To set the mood for these antics the floor of the ring is littered with animal skins. Maybe as a scene setting or as a warning of failure for the cast. This seems to have an effect on one poor zebra who is galloping around with a monkey on its back it manages to slip on one of these skins and tumbles over. The monkey clearly confused that this is not part of the rehearsed script decides to make a break for it and dashes off in the direction of an exit. With several of the “minders” in tow. Getting to the exit it may have though it better not to given it did not have its coat check with it and it was cold outside and decides to come back into the arena. Not wanting to rejoin the antics in the ring it decides to wander around the audience ending up in the row right in front of us. It manages to terrify several people before deciding to settle down in a seat just in front of us to watch the rest of the show. I assume it just though I will sit here quietly and nobody will notice. Not much chance of that as several people close in on it and it quietly gets led away.

There is a ring master who I should have mentioned before as he seems to be the animal trainer for “all” of the none human acts. He is only slightly weird, that is his hair is too long and slicked back making him look a little creepy. He must have a lot of influence or someone would have had the nerve to tell him he looks a bit of a prat.

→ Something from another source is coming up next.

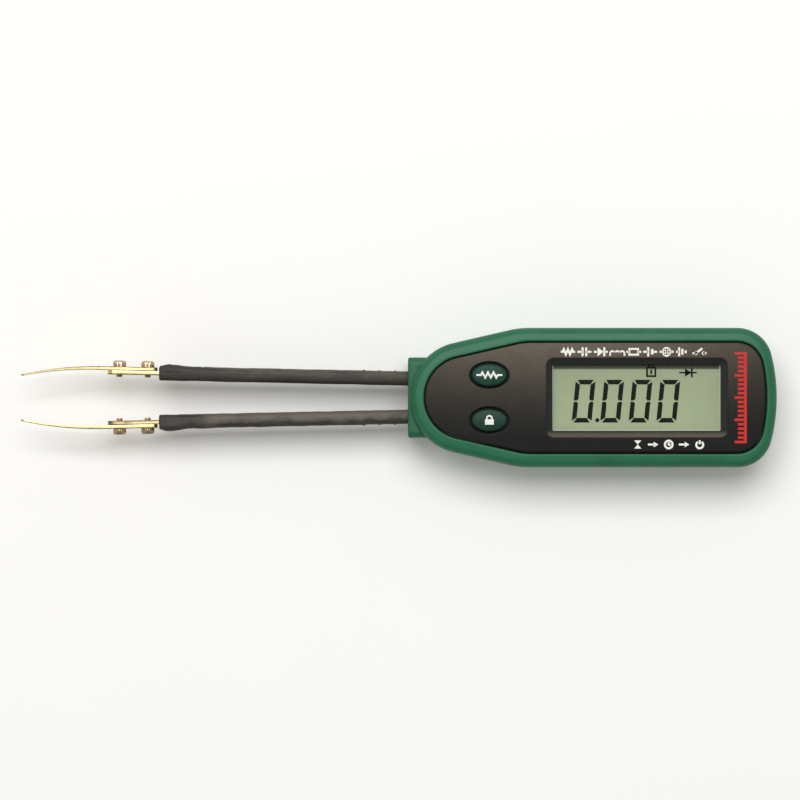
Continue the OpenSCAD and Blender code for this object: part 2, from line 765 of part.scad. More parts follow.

Maybe there will be a feedback form I could not it down on. Anyway he keeps reappearing in different costumes but always with a stick of some sort to make sure his prodigies keep to the script (escaping moneys exempt of course). Jo and Trina will remember our visit to the famous “Circus Apollo” in Conway where the girl who sold us our tickets was also the same one who sold us popcorn and balanced on the high wire and rode around on the horse troop, well similar to that this guy seemed to be everywhere doing everything.

An interlude is called after a couple of hours like a time out as there were no gaps in performances. A constant array of acts running around on two or four legs leaping up to or down off things. We stretch our legs but decline the opportunity to have our picture taken with an angora rabbit. Judi describes it as a “hat waiting to happen” which I find rather amusing.